Kim terketmeye çalışmış? Üst tabaka başka dillere yönelmişse bundan milyonlarca halkın haberi olmuş mu?
Alıntı:
> Günümüzde Türkçe kadar köklerine bağlı bir dil çok azdır.
Hangi Türkçe'den bahsediyoruz? Kökü Türkçe'den gelen onlarca millet ancak çat pat anlayabiliyoruz. Bu dillerin hepsi de Türkçe iken ve birbirlerinden bu kadar farklılarken nasıl köklerine bağlı olduklarını söyleyebiliriz? Aralarındaki farklar, eski kök dilden ne kadar uzakta olduklarını kanıtlar.
Alıntı:
> Türkçe olduğu gibi yazılan-yazılabilen bir dildir.
Alfabenin dille bir ilgisi olmadığı açık değil mi? Alfabe, bir dilin yazıya dökülmesi için kullanılan bir araçtır. Bugün bile Türkçe'yi Arap alfabesiyle Türkçe yazan büyüklerimiz var.

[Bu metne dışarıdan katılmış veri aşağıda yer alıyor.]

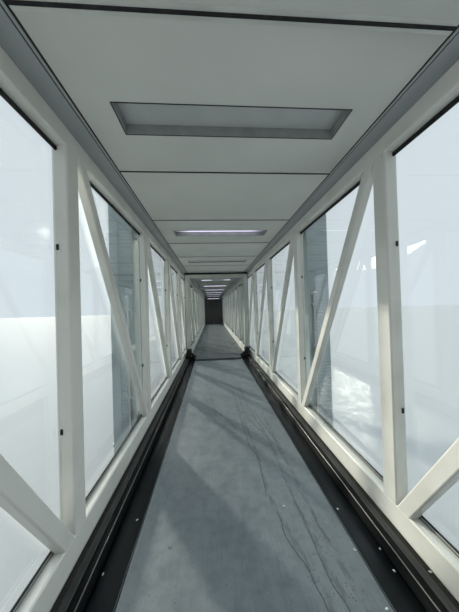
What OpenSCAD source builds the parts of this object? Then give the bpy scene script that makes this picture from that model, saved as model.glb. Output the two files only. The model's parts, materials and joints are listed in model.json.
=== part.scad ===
// Telescoping glass-walled boarding bridge. A fixed inner tunnel stands on a pedestal at the terminal
// side, and a wider outer tunnel on a wheeled drive slides over it along Y.
// Millimetres, +Z up, +Y towards the terminal. The origin is the centre of the pedestal's foot.

/* [Tunnels] */
// Height of the outer tunnel's floor above the ground
floor_h = 4000; // [3600:50:4600]
// Centre distance of the wall posts
bay = 1600; // [1400:20:1800]
// Number of bays in the outer tunnel
outer_bays = 6; // [5:1:8]
// Number of bays in the inner tunnel
inner_bays = 9; // [8:1:11]
// Length by which the outer tunnel covers the inner one at rest
overlap = 2430; // [1800:10:2800]
// Distance from the pedestal's centre to the inner tunnel's terminal end
pedestal_to_end = 1200; // [1000:20:1600]

/* [Walls] */
// Clear half width between the outer tunnel's wall posts
outer_half_w = 950; // [850:5:1100]
// Width of a wall post along the tunnel
post_w = 120; // [80:5:160]
// Width of a diagonal, measured square to it
diag_w = 85; // [60:5:100]
// Depth of posts and diagonals across the wall
post_d = 60; // [40:5:80]
// Depth of the top and bottom chords across the wall
chord_d = 90; // [80:5:180]
// Height of the outer tunnel's glass above its floor, at the lower edge
sill_h = 200; // [160:10:300]
// Height of the inner tunnel's glass above the outer floor, at the lower edge
inner_sill_h = 300; // [260:10:340]
// Thickness of the glass
glass_t = 12; // [8:1:16]
// Height of the dark gaskets along the glass
gasket_h = 28; // [15:1:40]
// Thickness of the gaskets, between the posts and the glass
gasket_t = 8; // [4:1:12]
// Gap between neighbouring panes
pane_gap = 10; // [6:1:20]
// Width of the outside cover strips over the pane joints
cap_w = 80; // [50:5:110]

/* [Ceilings] */
// Height of the outer tunnel's ceiling above its floor
ceiling_h = 2500; // [2300:5:2800]
// Height of the top chord that shows below the ceiling
chord_show = 100; // [60:5:160]
// Height from the ceiling up to the roof's underside
roof_void = 150; // [120:5:200]
// Length of one ceiling panel with its seam
panel_pitch = 1009; // [900:1:1100]
// Width of the dark seam between ceiling panels
seam = 12; // [6:1:20]
// Width of each side of the ceiling beside its panels
side_w = 137; // [100:1:170]
// Width of the light strip beside the ceiling panels
trim_w = 26; // [15:1:40]
// Width of the dark joints beside the light strip
trim_gap = 4; // [2:1:8]
// Distance of a lamp's ends from the edges of its ceiling panel
lamp_edge = 180; // [140:5:300]
// Width of a ceiling lamp along the tunnel
lamp_w = 227; // [150:1:300]

/* [Floors] */
// Width from the outer tunnel's walking floor to each wall
gutter_w = 290; // [270:5:330]
// Width of the roller tracks, each with its gap to the wall
track_w = 124; // [110:1:150]
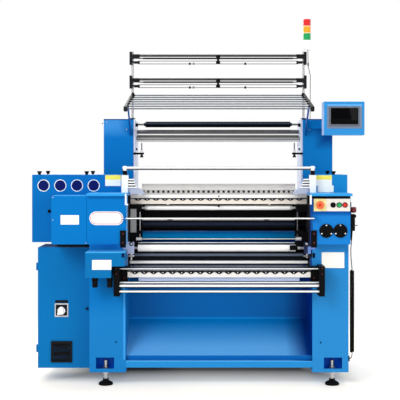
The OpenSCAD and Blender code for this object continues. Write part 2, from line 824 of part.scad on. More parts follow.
// Stepped housing beside and over the left frame, open on top
module drive_outline(inset) {
    polygon([[drive_left + inset, drive_bottom + inset], [-outer_x - inset, drive_bottom + inset],
        [-outer_x - inset, stage_top_z + inset], [extension_right - inset, stage_top_z + inset],
        [extension_right - inset, box_top - cover_wall], [drive_left + inset, box_top - cover_wall]]);
}
module drive_box() color(blue) difference() {
    along_y(drive_y, drive_d) drive_outline(0);
    along_y(drive_y + cover_wall, drive_d - 2 * cover_wall) translate([0, 0.01]) drive_outline(cover_wall);
    translate([drive_left + cover_wall, drive_y + cover_wall, box_top - cover_wall - 1])
        cube([extension_right - drive_left - 2 * cover_wall, drive_d - 2 * cover_wall, 5]);
}

// Lid with a rim that drops inside the housing
module drive_box_lid() color(blue) {
    in = cover_wall + gap;
    translate([drive_left, drive_y, box_top - cover_wall])
        cube([extension_right - drive_left, drive_d, cover_wall]);
    difference() {
        translate([drive_left + in, drive_y + in, box_top - cover_wall - 12])
            cube([extension_right - drive_left - 2 * in, drive_d - 2 * in, 12]);
        translate([drive_left + in + 2, drive_y + in + 2, box_top - cover_wall - 13])
            cube([extension_right - drive_left - 2 * in - 4, drive_d - 2 * in - 4, 14]);
    }
}

// Conical thumb knobs that hold the lids down
module thumb_knobs() color(dark) {
    places = [[drive_left + 40, drive_y + 20], [drive_left + 318, drive_y + 20],
        [drive_left + 41, drive_y + drive_d - 20], [drive_left + 319, drive_y + drive_d - 20],
        [upper_box_left + 111, drive_y + 20], [upper_box_left + 112, drive_y + drive_d - 20]];
    for (p = places) translate([p[0], p[1], box_top]) rotate_extrude($fn = 32)
        polygon([[0, 0], [knob_d * 0.28, 0], [knob_d * 0.3, knob_h * 0.25], [knob_d * 0.46, knob_h * 0.75],
            [knob_d * 0.5, knob_h * 0.85], [knob_d * 0.46, knob_h], [0, knob_h]]);
}

// Front covers of the left gearbox, in two folded shells, and the shelf over them
module left_cover() color(blue) {
    t = cover_wall;
    deep_w = seam_x - 1 - cover_left;
    difference() {
        translate([cover_left, -cover_d, cover_bottom]) cube([deep_w, drive_y + cover_d, cover_h]);
        translate([cover_left + t, -cover_d + t, cover_bottom + t])
            cube([deep_w - 2 * t, drive_y + cover_d, cover_h - 2 * t]);
    }
    difference() {
        translate([seam_x, -cover_d, cover_bottom]) cube([cover_right - seam_x, cover_d, cover_h]);
        translate([seam_x + t, -cover_d + t, cover_bottom + t])
            cube([cover_right - seam_x - 2 * t, cover_d, cover_h - 2 * t]);
    }
    translate([seam_x, -cover_d - shelf_lip, cover_top])
        cube([cover_right + 1 - seam_x, drive_y + cover_d + shelf_lip - gap, shelf_t]);
}

// Notched cover over the take-down gearbox on the left frame's front
module gear_outline(inset) {
    polygon([[-outer_x - 4 + inset, gear_top - gear_h + inset],
        [gear_notch_x - inset, gear_top - gear_h + inset], [gear_notch_x - inset, gear_notch_z + inset],
        [cover_right - 3 - inset, gear_notch_z + inset], [cover_right - 3 - inset, gear_top - inset],
        [-outer_x - 4 + inset, gear_top - inset]]);
}
module takedown_cover() color(light_blue) difference() {
    along_y(-gear_cover_d, gear_cover_d) gear_outline(0);
    along_y(-gear_cover_d + cover_wall, gear_cover_d) gear_outline(cover_wall);
}

// Two plugs under the take-down gearbox cover
module cable_plugs() color(dark) for (x = [-outer_x + 44, -outer_x + 127])
    translate([x, -gear_cover_d * 0.66, gear_top - gear_h - plug_h]) rotate_extrude($fn = 40)
        polygon([[0, 0], [plug_d * 0.4, 0], [plug_d * 0.44, 2], [plug_d * 0.44, plug_h * 0.55],
            [plug_d * 0.5, plug_h * 0.6], [plug_d * 0.5, plug_h], [0, plug_h]]);

// Main motor on the left frame's inner face, with fins, a fan cowl and a terminal box
module main_motor() color(steel) {
    x0 = -inner_x;
    rod_between(x0 + 12, x0 + 40, motor_d * 0.9, motor_y, motor_z);
    rod_between(x0 + 40, x0 + motor_len - 50, motor_d * 0.82, motor_y, motor_z);
    for (i = [0 : 23]) translate([x0 + 40, motor_y, motor_z]) rotate([i * 15, 0, 0])
        translate([0, motor_d * 0.4, -1.5]) cube([motor_len - 90, motor_d * 0.09, 3]);
    rod_between(x0 + motor_len - 50, x0 + motor_len, motor_d, motor_y, motor_z);
    translate([x0 + 60, motor_y - 45, motor_z + motor_d * 0.36]) cube([90, 90, 62]);
    difference() {
        rod_between(x0, x0 + 12, motor_d * 1.18, motor_y, motor_z);
        rod_between(x0 - 1, x0 + 11, motor_shaft_d + 14, motor_y, motor_z);
    }
}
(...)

Alfabeyle dilin ayrımının gözden kaçırıldığını farkettiğim bu yazıyı daha ne kadar ciddiye alacağımı bilemiyorum.
Alıntı:
> Türkçenin ses olarak kulağa hoş gelen bir dil olmasına sebep olmaktadır.
Türkçe'nin içinde büyüyen birisinin kendi dilinin kulağa nasıl geldiği konusundaki fikirleri ciddiye alınamaz. Siz hiç bir Alman'a dilinin kaba olduğunu söylediniz mi? Ben söyledim... Avustralyalı'ya aksanının çok ağır olduğunu söylediniz mi? Onu da yaptım... İkisi de bana güldüler... :)
Alıntı:
> Üstelik insan doğasına en uygun sesleri barındırmaktadır.
Bunlar tamamen desteksiz söylenmiş sözler. Bugün konuşulan bir dilde insan doğasına uymayan sen olabilir mi? Olsaydı o sesler kalmazlardı. Nasıl yani? :D
Alıntı:
> Türkçe şarkı, şiir ve edebiyat için en uygun dildir.
Bunlar tamamen kişisel görüşler. Son derece emin bir şekilde söylendikleri için de yazının ciddiyeti konusunda şüphe uyandırıyorlar.
Dediğim gibi, bu noktada bir dilbilimciyi davet edelim ve diller arasında herhangi bir üstünlük karşılaştırması olup olmadığını ve bunların kıstaslarını soralım.